> **GIVEN EXERCISE**: All of the data should be output character for character, except the pictures.

> **TASK INPUT**:
======

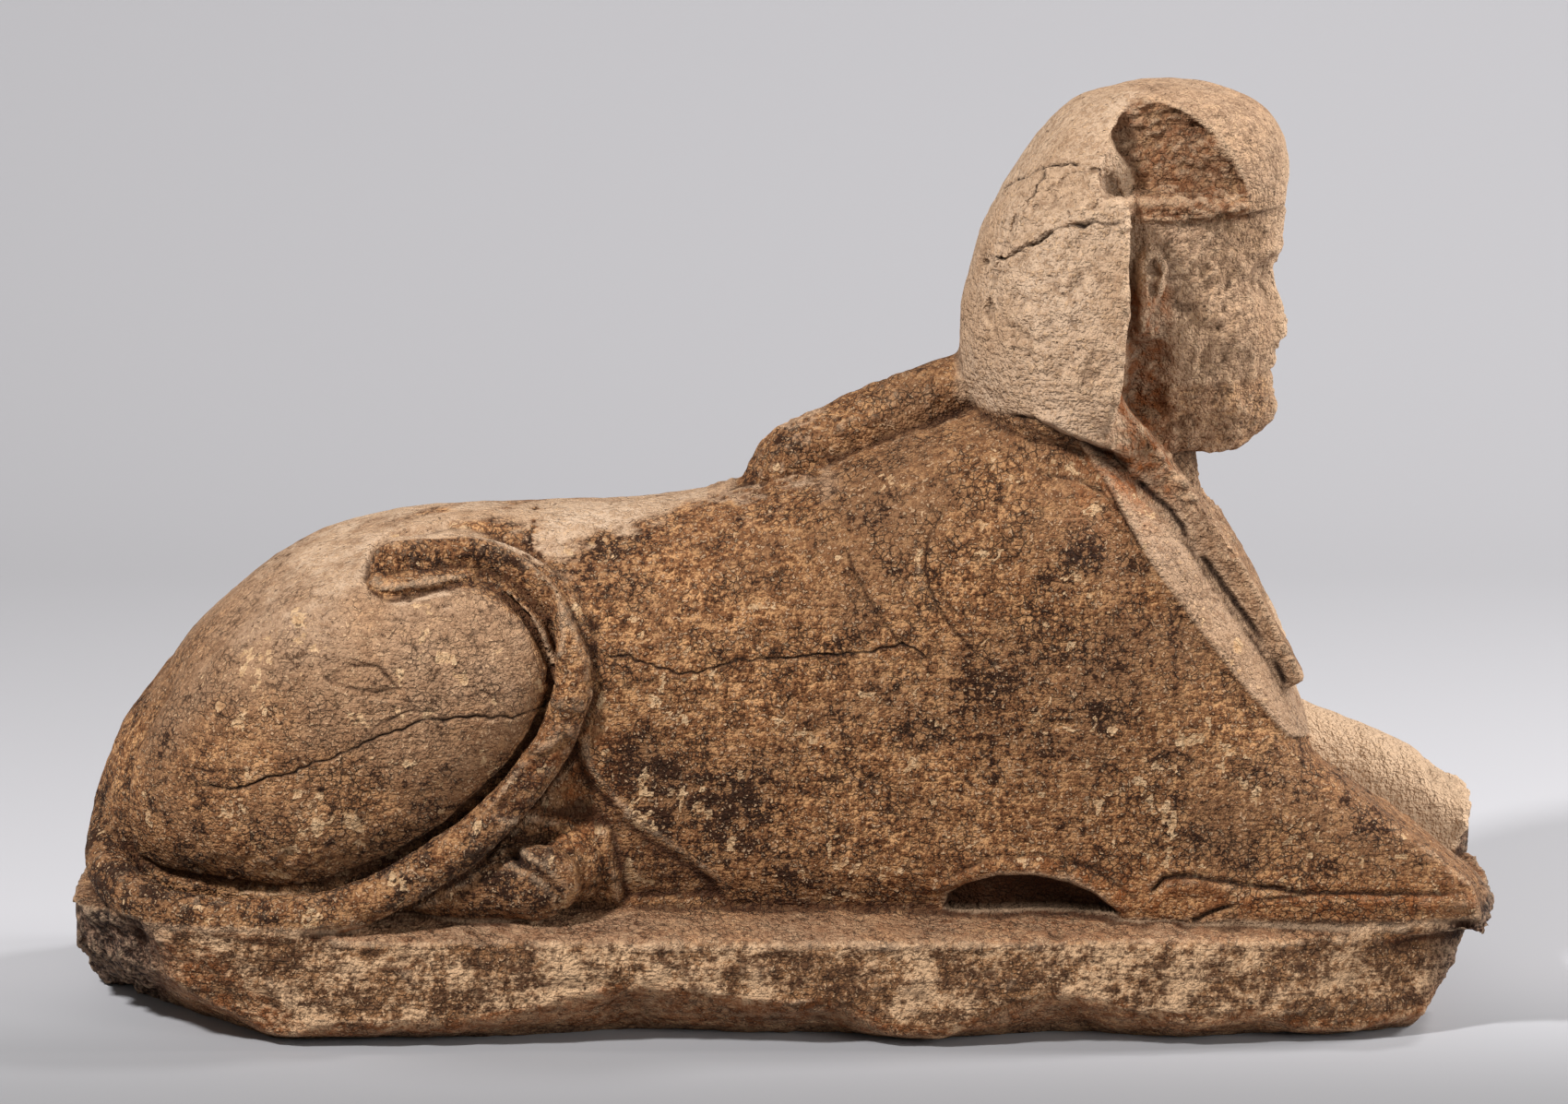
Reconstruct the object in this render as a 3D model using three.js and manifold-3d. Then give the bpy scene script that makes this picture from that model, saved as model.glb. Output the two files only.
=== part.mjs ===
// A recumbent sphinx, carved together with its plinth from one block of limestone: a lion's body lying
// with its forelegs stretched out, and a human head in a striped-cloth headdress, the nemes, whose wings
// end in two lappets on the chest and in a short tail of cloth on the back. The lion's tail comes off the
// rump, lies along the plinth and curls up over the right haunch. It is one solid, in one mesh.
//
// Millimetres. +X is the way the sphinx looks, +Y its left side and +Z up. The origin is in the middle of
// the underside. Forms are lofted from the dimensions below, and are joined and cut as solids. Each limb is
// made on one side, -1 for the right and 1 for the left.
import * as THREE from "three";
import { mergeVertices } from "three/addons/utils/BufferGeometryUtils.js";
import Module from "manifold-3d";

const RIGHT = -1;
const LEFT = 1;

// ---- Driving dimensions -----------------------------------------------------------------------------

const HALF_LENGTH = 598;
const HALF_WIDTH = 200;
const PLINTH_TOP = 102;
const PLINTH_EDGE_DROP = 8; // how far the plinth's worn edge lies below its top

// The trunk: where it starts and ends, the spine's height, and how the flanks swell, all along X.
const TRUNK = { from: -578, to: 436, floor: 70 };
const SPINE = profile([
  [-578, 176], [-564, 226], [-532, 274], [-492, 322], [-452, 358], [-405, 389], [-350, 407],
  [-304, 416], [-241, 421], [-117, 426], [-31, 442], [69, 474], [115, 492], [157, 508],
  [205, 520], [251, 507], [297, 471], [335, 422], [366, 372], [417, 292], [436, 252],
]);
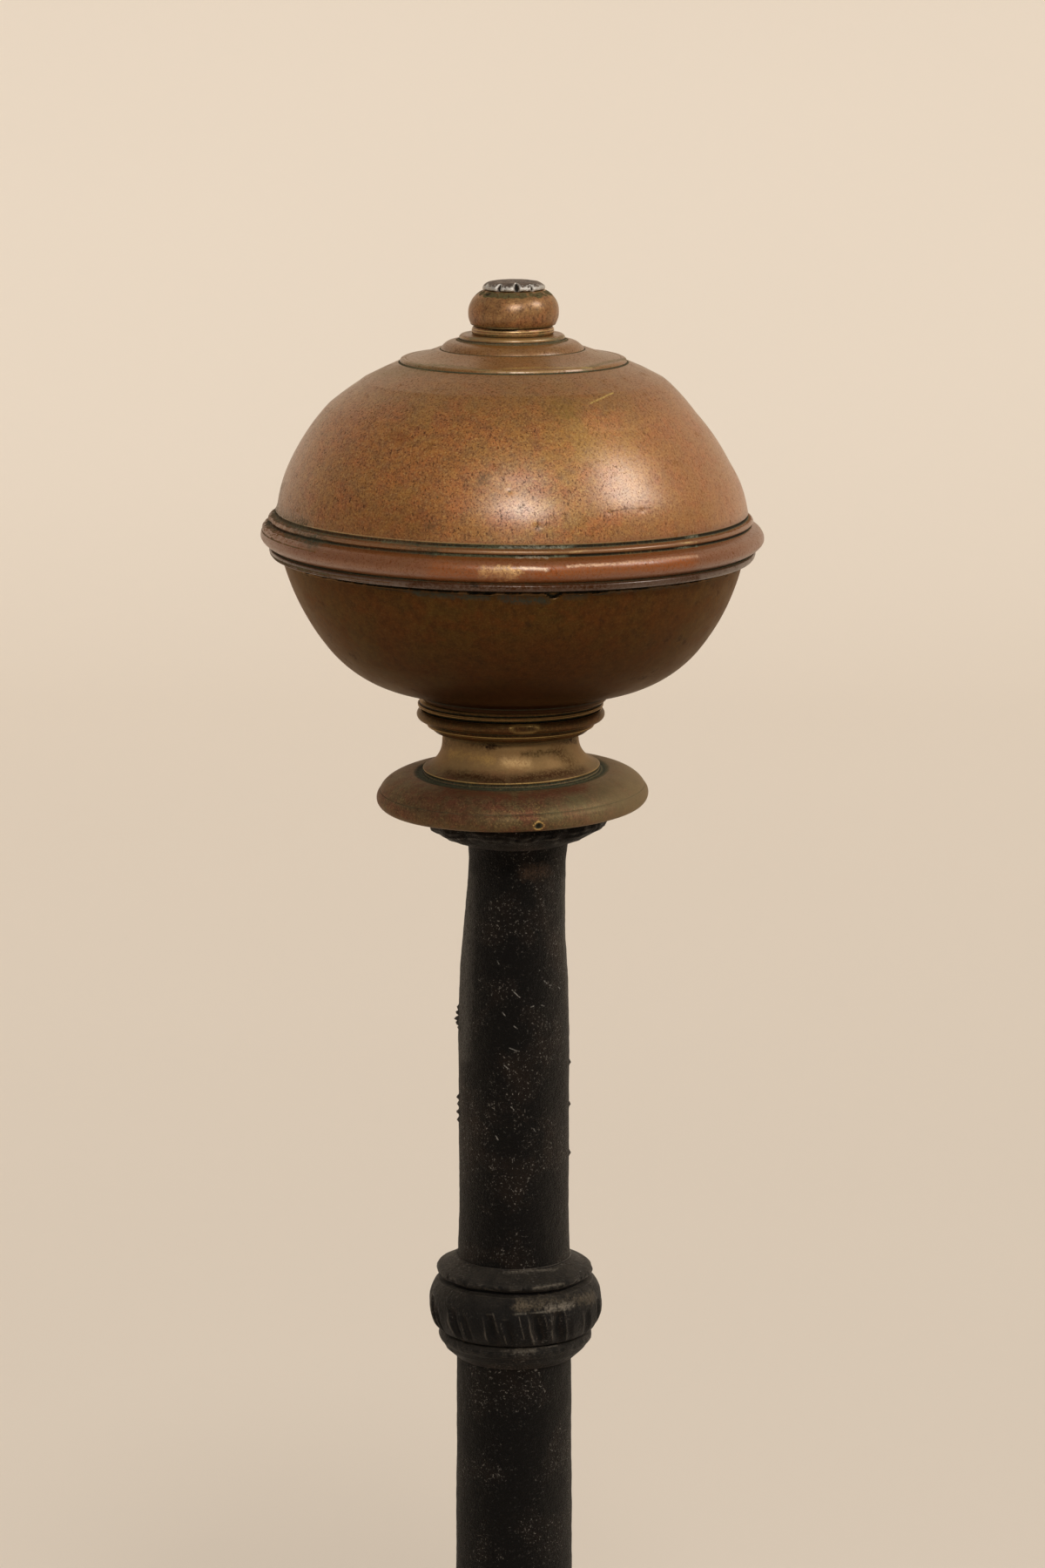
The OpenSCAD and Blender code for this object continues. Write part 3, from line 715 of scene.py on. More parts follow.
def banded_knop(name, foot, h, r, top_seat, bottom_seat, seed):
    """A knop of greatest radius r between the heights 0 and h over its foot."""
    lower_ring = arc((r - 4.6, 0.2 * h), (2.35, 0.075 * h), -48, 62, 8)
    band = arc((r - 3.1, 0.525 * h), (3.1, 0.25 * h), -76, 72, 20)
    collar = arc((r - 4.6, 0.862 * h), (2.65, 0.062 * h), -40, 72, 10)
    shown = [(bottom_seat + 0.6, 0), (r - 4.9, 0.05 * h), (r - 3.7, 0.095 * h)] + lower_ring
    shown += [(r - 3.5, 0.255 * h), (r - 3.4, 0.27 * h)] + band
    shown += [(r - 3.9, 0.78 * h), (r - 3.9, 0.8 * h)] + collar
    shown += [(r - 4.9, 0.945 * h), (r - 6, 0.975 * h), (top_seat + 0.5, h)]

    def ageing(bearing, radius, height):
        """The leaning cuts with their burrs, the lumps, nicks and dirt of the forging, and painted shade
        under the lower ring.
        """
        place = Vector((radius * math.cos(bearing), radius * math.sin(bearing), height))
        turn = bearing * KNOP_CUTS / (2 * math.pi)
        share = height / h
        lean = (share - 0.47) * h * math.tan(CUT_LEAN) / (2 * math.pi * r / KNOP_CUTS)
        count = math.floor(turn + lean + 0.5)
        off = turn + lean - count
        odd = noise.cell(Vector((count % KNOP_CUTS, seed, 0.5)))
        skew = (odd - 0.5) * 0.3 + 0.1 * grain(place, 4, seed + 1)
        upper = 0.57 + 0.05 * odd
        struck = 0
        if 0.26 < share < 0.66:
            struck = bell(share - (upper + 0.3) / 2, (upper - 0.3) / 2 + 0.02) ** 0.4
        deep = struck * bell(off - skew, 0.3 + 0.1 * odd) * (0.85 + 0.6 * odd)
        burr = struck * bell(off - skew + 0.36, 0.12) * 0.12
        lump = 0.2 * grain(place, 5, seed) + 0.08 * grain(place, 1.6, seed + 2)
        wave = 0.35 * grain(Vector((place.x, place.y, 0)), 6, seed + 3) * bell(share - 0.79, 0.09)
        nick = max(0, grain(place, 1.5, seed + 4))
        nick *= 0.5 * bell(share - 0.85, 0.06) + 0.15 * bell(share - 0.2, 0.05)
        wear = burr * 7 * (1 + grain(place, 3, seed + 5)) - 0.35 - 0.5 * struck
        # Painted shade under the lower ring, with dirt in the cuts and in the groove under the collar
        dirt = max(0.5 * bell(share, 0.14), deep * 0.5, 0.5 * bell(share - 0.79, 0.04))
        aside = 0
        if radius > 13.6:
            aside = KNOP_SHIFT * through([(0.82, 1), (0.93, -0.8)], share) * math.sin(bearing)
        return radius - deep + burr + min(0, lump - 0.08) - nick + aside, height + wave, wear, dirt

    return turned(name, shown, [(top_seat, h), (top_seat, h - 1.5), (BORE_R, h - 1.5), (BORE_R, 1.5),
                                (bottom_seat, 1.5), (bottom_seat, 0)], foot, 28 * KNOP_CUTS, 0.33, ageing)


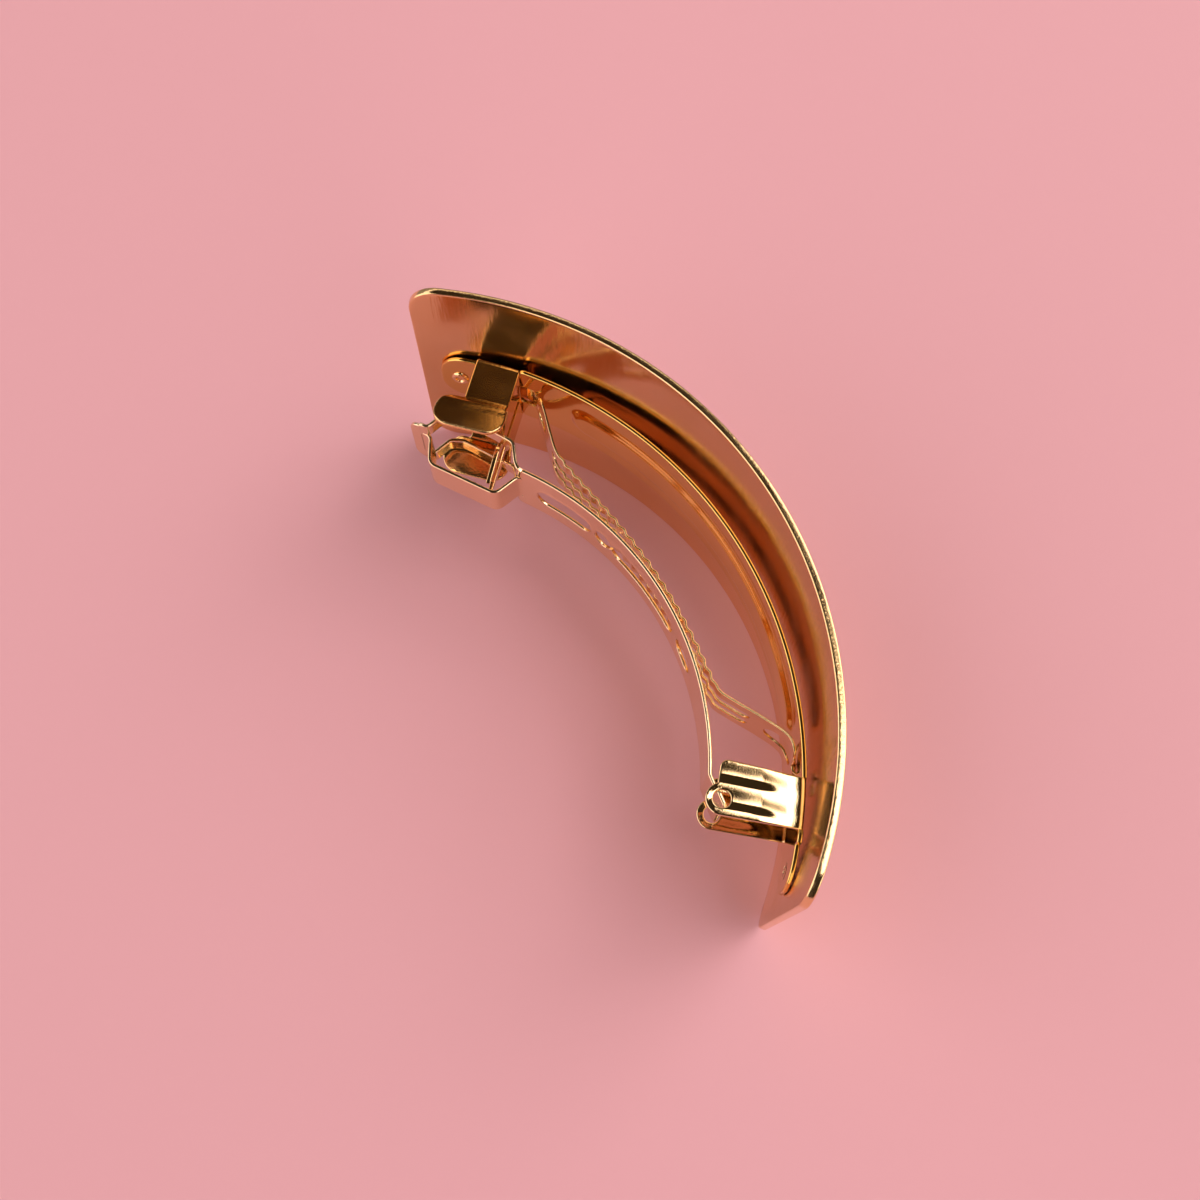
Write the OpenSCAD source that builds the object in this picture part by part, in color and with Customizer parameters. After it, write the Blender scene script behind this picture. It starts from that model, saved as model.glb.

======

> **ANSWER BELOW**:
Reconstruct the object in this render as a 3D model using three.js and manifold-3d. Then give the bpy scene script that makes this picture from that model, saved as model.glb. Output the two files only.
=== part.mjs ===
// A recumbent sphinx, carved together with its plinth from one block of limestone: a lion's body lying
// with its forelegs stretched out, and a human head in a striped-cloth headdress, the nemes, whose wings
// end in two lappets on the chest and in a short tail of cloth on the back. The lion's tail comes off the
// rump, lies along the plinth and curls up over the right haunch. It is one solid, in one mesh.
//
// Millimetres. +X is the way the sphinx looks, +Y its left side and +Z up. The origin is in the middle of
// the underside. Forms are lofted from the dimensions below, and are joined and cut as solids. Each limb is
// made on one side, -1 for the right and 1 for the left.
import * as THREE from "three";
import { mergeVertices } from "three/addons/utils/BufferGeometryUtils.js";
import Module from "manifold-3d";

const RIGHT = -1;
const LEFT = 1;

// ---- Driving dimensions -----------------------------------------------------------------------------

const HALF_LENGTH = 598;
const HALF_WIDTH = 200;
const PLINTH_TOP = 102;
const PLINTH_EDGE_DROP = 8; // how far the plinth's worn edge lies below its top

// The trunk: where it starts and ends, the spine's height, and how the flanks swell, all along X.
const TRUNK = { from: -578, to: 436, floor: 70 };
const SPINE = profile([
  [-578, 176], [-564, 226], [-532, 274], [-492, 322], [-452, 358], [-405, 389], [-350, 407],
  [-304, 416], [-241, 421], [-117, 426], [-31, 442], [69, 474], [115, 492], [157, 508],
  [205, 520], [251, 507], [297, 471], [335, 422], [366, 372], [417, 292], [436, 252],
]);
The OpenSCAD and Blender code for this object continues. Write part 3, from line 715 of scene.py on. More parts follow.
def banded_knop(name, foot, h, r, top_seat, bottom_seat, seed):
    """A knop of greatest radius r between the heights 0 and h over its foot."""
    lower_ring = arc((r - 4.6, 0.2 * h), (2.35, 0.075 * h), -48, 62, 8)
    band = arc((r - 3.1, 0.525 * h), (3.1, 0.25 * h), -76, 72, 20)
    collar = arc((r - 4.6, 0.862 * h), (2.65, 0.062 * h), -40, 72, 10)
    shown = [(bottom_seat + 0.6, 0), (r - 4.9, 0.05 * h), (r - 3.7, 0.095 * h)] + lower_ring
    shown += [(r - 3.5, 0.255 * h), (r - 3.4, 0.27 * h)] + band
    shown += [(r - 3.9, 0.78 * h), (r - 3.9, 0.8 * h)] + collar
    shown += [(r - 4.9, 0.945 * h), (r - 6, 0.975 * h), (top_seat + 0.5, h)]

    def ageing(bearing, radius, height):
        """The leaning cuts with their burrs, the lumps, nicks and dirt of the forging, and painted shade
        under the lower ring.
        """
        place = Vector((radius * math.cos(bearing), radius * math.sin(bearing), height))
        turn = bearing * KNOP_CUTS / (2 * math.pi)
        share = height / h
        lean = (share - 0.47) * h * math.tan(CUT_LEAN) / (2 * math.pi * r / KNOP_CUTS)
        count = math.floor(turn + lean + 0.5)
        off = turn + lean - count
        odd = noise.cell(Vector((count % KNOP_CUTS, seed, 0.5)))
        skew = (odd - 0.5) * 0.3 + 0.1 * grain(place, 4, seed + 1)
        upper = 0.57 + 0.05 * odd
        struck = 0
        if 0.26 < share < 0.66:
            struck = bell(share - (upper + 0.3) / 2, (upper - 0.3) / 2 + 0.02) ** 0.4
        deep = struck * bell(off - skew, 0.3 + 0.1 * odd) * (0.85 + 0.6 * odd)
        burr = struck * bell(off - skew + 0.36, 0.12) * 0.12
        lump = 0.2 * grain(place, 5, seed) + 0.08 * grain(place, 1.6, seed + 2)
        wave = 0.35 * grain(Vector((place.x, place.y, 0)), 6, seed + 3) * bell(share - 0.79, 0.09)
        nick = max(0, grain(place, 1.5, seed + 4))
        nick *= 0.5 * bell(share - 0.85, 0.06) + 0.15 * bell(share - 0.2, 0.05)
        wear = burr * 7 * (1 + grain(place, 3, seed + 5)) - 0.35 - 0.5 * struck
        # Painted shade under the lower ring, with dirt in the cuts and in the groove under the collar
        dirt = max(0.5 * bell(share, 0.14), deep * 0.5, 0.5 * bell(share - 0.79, 0.04))
        aside = 0
        if radius > 13.6:
            aside = KNOP_SHIFT * through([(0.82, 1), (0.93, -0.8)], share) * math.sin(bearing)
        return radius - deep + burr + min(0, lump - 0.08) - nick + aside, height + wave, wear, dirt

    return turned(name, shown, [(top_seat, h), (top_seat, h - 1.5), (BORE_R, h - 1.5), (BORE_R, 1.5),
                                (bottom_seat, 1.5), (bottom_seat, 0)], foot, 28 * KNOP_CUTS, 0.33, ageing)


Write the OpenSCAD source that builds the object in this picture part by part, in color and with Customizer parameters. After it, write the Blender scene script behind this picture. It starts from that model, saved as model.glb.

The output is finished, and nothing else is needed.